• _What is expected_
Both the line containing "for foot in" and the line containing "# piece below" belong in the answer, along with every line between them; print exactly those.

---------- Data shown

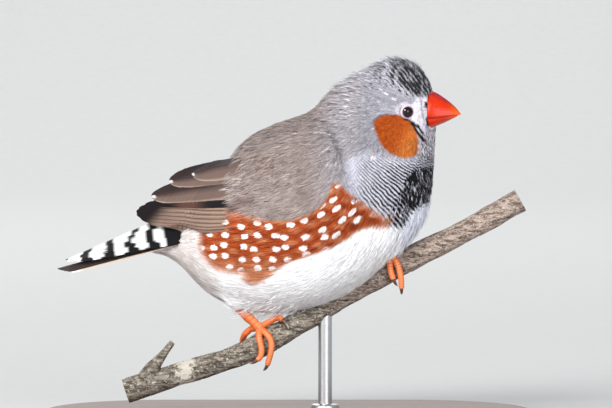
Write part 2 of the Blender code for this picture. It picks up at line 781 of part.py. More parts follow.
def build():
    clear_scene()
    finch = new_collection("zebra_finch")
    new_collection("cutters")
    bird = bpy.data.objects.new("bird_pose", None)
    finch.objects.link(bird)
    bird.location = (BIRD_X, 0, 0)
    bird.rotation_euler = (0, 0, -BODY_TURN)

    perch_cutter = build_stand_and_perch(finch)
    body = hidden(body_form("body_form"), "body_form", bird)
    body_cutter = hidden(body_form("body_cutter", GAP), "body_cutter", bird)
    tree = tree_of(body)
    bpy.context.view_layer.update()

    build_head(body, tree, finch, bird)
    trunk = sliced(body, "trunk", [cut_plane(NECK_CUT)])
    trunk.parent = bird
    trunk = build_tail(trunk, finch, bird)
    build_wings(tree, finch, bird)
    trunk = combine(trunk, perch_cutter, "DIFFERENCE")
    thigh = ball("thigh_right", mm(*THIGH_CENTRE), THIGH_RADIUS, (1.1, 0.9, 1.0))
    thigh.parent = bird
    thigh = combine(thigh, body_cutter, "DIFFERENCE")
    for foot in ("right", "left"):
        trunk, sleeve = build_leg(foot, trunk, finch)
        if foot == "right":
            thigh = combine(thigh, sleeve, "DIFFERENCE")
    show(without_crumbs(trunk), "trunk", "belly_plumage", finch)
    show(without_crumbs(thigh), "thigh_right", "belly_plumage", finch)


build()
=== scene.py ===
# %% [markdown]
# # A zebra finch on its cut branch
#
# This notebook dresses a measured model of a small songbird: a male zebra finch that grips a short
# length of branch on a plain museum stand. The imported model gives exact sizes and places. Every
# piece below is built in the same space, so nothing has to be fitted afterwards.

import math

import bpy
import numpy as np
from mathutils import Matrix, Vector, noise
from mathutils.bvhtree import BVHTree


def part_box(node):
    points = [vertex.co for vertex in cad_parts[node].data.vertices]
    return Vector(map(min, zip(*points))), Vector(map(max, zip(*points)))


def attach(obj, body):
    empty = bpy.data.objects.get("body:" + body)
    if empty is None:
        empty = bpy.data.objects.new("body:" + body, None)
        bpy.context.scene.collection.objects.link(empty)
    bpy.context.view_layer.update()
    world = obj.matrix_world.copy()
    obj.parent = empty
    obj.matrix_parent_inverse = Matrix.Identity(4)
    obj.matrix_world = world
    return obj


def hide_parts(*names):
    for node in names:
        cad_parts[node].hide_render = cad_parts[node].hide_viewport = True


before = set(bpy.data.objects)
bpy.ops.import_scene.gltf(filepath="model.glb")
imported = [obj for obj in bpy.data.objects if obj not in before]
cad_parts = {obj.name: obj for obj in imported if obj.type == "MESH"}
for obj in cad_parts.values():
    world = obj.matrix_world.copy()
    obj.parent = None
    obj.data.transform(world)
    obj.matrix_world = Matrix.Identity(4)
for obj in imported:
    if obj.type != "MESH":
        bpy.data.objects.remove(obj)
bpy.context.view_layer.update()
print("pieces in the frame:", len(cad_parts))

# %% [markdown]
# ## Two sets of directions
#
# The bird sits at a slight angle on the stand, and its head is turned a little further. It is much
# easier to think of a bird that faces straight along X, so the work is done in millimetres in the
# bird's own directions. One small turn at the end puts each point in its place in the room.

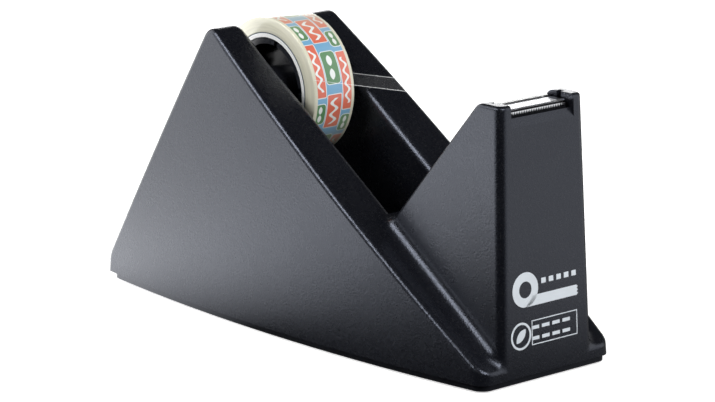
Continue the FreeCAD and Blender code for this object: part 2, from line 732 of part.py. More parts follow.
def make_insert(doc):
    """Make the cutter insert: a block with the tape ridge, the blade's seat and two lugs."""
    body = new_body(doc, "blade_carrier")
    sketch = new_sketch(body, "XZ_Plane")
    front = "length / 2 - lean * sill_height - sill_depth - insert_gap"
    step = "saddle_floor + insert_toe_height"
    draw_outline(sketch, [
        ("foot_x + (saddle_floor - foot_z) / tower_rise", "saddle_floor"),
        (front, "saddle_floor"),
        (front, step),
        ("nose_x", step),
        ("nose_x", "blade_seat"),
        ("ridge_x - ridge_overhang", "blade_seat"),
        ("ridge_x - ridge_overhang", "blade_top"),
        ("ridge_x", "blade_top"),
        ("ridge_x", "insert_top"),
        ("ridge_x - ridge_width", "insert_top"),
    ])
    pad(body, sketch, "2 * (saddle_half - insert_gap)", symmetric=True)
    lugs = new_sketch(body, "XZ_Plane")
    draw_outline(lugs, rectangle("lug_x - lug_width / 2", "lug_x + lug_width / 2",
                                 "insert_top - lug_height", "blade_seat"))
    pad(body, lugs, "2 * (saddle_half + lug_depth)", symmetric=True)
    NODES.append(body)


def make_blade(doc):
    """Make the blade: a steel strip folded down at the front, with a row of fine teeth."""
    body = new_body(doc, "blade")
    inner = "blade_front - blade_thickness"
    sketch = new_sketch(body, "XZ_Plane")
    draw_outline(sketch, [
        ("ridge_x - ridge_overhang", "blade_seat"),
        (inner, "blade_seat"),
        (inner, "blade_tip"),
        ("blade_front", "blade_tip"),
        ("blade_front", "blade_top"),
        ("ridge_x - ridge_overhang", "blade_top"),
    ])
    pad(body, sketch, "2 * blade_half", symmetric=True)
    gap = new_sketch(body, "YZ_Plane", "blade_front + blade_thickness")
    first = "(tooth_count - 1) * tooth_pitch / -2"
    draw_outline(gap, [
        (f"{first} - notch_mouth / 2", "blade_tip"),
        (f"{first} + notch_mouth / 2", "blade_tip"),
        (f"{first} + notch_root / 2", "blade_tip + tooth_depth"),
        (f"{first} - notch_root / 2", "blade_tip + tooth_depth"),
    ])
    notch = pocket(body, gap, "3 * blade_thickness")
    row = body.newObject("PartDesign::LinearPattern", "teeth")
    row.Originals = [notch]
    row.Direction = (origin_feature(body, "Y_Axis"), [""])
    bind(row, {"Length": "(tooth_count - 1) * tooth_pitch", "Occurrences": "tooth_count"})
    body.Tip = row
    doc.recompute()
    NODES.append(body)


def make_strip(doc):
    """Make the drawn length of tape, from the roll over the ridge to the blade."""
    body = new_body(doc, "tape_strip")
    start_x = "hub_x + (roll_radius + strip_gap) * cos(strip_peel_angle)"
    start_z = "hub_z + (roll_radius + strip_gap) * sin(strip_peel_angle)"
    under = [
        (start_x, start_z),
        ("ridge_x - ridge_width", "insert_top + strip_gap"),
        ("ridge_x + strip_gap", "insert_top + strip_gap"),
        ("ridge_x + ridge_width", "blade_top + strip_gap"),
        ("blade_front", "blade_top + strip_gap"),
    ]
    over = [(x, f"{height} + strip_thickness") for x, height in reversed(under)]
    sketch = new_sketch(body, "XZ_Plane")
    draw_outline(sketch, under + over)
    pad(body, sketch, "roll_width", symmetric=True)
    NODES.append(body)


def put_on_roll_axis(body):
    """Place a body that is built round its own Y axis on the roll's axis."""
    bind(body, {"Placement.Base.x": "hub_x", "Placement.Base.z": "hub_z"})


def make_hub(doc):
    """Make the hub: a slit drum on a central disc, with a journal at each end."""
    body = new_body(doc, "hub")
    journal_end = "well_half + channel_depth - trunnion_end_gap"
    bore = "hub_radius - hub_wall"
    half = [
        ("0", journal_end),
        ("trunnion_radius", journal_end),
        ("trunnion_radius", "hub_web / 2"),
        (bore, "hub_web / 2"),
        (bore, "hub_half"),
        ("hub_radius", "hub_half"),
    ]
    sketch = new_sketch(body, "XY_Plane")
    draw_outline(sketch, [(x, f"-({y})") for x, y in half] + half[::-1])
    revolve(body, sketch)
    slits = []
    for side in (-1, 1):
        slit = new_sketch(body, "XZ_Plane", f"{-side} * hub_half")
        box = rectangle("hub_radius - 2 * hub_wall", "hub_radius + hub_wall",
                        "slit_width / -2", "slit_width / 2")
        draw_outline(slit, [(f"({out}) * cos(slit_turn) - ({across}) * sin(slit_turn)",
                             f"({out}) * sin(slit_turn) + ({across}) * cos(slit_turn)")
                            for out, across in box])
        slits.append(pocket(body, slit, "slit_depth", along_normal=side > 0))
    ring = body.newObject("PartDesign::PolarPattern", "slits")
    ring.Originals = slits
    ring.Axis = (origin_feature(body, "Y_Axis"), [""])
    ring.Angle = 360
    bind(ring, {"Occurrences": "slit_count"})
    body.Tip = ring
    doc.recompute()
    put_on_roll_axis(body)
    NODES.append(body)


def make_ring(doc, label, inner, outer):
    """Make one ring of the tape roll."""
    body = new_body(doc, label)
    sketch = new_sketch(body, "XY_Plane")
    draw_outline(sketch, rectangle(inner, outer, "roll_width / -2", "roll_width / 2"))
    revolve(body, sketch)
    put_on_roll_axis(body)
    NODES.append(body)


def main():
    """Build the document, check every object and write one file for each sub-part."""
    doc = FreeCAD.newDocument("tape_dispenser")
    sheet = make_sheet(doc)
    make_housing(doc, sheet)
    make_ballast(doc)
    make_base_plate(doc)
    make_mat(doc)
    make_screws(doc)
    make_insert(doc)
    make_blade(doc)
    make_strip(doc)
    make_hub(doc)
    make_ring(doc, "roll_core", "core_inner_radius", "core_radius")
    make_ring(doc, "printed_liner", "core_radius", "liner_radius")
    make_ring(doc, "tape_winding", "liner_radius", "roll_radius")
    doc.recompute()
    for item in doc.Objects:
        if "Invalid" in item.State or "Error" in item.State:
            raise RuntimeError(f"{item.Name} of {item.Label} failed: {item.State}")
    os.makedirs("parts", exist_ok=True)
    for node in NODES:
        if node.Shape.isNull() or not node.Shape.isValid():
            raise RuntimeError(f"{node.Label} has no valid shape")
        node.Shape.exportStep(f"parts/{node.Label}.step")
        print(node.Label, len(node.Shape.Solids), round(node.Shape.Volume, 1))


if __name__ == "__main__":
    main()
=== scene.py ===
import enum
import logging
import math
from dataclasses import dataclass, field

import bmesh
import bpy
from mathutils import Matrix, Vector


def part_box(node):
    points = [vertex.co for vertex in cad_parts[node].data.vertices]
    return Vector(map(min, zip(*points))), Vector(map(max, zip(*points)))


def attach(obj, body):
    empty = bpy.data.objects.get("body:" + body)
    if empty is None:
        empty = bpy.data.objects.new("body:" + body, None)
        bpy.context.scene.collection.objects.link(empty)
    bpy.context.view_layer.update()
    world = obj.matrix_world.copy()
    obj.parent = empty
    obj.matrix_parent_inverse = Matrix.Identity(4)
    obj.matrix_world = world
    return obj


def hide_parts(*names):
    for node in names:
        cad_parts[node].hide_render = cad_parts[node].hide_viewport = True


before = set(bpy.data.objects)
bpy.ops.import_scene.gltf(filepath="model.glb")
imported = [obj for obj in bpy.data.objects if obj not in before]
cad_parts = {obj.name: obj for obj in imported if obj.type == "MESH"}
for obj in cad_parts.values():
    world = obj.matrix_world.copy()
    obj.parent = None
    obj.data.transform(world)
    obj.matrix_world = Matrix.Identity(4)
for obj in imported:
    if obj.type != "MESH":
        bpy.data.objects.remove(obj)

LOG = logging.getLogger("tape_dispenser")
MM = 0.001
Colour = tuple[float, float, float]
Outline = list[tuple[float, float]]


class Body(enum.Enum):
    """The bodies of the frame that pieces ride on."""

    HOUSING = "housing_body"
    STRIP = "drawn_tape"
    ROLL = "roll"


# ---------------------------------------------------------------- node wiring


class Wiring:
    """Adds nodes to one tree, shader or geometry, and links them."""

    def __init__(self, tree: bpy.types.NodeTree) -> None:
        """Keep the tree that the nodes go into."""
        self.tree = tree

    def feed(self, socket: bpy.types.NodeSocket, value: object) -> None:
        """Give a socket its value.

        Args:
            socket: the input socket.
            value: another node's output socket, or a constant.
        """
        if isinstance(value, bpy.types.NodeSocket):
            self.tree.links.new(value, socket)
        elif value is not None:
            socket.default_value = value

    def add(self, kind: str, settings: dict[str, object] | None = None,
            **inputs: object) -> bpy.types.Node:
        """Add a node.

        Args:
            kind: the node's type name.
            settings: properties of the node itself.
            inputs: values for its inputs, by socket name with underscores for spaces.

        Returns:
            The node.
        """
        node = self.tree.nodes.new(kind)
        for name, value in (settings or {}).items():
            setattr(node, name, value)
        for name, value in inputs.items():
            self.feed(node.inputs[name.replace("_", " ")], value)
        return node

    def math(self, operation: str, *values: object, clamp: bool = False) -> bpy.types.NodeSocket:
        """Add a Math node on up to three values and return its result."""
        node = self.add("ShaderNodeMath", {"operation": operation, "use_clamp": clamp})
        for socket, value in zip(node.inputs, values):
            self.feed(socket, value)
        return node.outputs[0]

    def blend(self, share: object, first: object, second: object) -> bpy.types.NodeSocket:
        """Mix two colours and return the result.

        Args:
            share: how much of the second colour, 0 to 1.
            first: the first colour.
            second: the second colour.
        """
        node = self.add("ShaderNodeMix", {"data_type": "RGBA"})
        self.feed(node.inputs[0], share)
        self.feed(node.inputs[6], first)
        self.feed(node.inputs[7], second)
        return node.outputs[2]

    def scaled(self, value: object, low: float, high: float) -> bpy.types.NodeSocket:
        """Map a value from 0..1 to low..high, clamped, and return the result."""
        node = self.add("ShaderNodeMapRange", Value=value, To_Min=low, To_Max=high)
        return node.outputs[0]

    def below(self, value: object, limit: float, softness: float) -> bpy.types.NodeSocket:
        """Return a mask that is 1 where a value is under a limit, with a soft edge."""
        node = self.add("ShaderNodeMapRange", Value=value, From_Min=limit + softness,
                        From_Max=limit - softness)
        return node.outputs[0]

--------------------

• _Response to this task_
    for foot in ("right", "left"):
        trunk, sleeve = build_leg(foot, trunk, finch)
        if foot == "right":
            thigh = combine(thigh, sleeve, "DIFFERENCE")
    show(without_crumbs(trunk), "trunk", "belly_plumage", finch)
    show(without_crumbs(thigh), "thigh_right", "belly_plumage", finch)


build()
=== scene.py ===
# %% [markdown]
# # A zebra finch on its cut branch
#
# This notebook dresses a measured model of a small songbird: a male zebra finch that grips a short
# length of branch on a plain museum stand. The imported model gives exact sizes and places. Every
# piece below is built in the same space, so nothing has to be fitted afterwards.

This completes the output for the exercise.